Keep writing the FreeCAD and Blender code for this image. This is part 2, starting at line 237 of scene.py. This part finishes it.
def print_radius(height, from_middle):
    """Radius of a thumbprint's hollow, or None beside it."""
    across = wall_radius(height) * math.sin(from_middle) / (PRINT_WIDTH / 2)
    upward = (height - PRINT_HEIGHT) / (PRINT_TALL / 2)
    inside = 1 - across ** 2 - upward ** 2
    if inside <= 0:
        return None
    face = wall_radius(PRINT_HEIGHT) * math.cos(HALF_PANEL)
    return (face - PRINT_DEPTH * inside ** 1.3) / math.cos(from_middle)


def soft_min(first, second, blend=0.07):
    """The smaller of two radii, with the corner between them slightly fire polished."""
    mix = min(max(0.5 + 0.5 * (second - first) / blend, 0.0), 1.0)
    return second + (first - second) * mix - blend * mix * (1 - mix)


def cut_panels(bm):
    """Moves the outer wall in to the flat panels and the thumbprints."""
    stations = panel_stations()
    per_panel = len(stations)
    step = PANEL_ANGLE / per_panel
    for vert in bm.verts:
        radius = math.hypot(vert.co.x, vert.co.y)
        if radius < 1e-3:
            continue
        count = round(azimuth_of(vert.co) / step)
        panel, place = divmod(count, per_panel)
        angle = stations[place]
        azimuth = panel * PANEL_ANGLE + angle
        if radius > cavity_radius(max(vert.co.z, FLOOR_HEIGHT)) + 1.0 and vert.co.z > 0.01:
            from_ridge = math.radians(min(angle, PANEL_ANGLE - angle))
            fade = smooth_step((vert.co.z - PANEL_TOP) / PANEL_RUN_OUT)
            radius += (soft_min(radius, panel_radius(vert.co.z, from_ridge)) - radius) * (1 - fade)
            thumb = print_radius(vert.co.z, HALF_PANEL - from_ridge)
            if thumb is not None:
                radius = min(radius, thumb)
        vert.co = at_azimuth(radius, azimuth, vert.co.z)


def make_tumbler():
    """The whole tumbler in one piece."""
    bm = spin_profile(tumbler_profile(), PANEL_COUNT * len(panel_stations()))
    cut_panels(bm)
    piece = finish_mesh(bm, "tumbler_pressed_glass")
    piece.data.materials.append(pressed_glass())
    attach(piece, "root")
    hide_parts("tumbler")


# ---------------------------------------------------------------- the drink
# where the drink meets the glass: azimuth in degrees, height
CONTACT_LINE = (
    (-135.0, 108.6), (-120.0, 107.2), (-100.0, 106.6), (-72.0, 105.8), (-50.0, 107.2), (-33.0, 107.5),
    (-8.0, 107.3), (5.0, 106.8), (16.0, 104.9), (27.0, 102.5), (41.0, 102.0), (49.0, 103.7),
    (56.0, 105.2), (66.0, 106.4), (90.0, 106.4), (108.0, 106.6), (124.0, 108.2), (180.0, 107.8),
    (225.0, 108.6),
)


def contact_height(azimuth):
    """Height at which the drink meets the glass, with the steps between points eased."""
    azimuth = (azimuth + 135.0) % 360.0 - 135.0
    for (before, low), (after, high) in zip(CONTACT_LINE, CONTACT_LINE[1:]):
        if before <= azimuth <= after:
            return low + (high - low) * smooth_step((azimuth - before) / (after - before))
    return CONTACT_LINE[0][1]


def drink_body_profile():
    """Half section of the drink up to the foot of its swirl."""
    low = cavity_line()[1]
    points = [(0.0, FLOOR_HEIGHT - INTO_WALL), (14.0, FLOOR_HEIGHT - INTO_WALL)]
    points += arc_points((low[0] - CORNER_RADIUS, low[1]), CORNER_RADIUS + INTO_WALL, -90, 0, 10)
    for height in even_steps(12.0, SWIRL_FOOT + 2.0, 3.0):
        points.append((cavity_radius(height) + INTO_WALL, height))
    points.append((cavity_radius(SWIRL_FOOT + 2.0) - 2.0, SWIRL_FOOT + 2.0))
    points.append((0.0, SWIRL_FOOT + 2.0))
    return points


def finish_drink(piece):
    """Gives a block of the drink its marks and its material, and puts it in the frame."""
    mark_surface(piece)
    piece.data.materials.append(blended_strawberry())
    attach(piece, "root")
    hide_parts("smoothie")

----

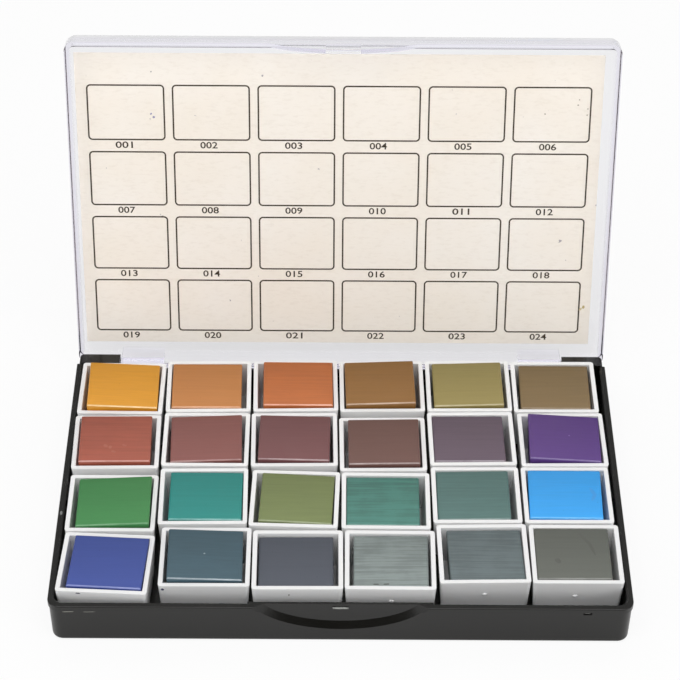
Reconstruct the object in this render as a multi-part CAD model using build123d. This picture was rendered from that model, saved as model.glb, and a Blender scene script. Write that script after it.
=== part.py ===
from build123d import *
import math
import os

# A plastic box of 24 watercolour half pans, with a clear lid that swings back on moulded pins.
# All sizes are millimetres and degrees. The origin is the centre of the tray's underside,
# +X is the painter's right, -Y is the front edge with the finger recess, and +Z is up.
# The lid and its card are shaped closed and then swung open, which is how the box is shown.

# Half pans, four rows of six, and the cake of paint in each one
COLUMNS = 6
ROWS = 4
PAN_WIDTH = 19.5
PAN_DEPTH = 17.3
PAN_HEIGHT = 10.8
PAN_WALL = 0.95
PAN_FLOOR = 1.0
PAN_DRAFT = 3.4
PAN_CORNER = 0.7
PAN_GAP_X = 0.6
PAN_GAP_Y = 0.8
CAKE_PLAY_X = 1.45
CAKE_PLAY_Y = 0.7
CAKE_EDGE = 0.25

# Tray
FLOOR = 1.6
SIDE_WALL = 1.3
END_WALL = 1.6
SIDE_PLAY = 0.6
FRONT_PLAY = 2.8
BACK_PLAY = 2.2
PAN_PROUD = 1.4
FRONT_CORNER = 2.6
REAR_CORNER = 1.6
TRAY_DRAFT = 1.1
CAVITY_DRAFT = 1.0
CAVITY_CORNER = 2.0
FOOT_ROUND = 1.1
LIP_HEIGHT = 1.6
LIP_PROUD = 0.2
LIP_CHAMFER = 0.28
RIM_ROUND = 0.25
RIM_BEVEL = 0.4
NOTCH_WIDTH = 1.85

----

* _Task goal_
Show each line holding the word "This".

* _Answer for the task_
Keep writing the FreeCAD and Blender code for this image. This is part 2, starting at line 237 of scene.py. This part finishes it.
Reconstruct the object in this render as a multi-part CAD model using build123d. This picture was rendered from that model, saved as model.glb, and a Blender scene script. Write that script after it.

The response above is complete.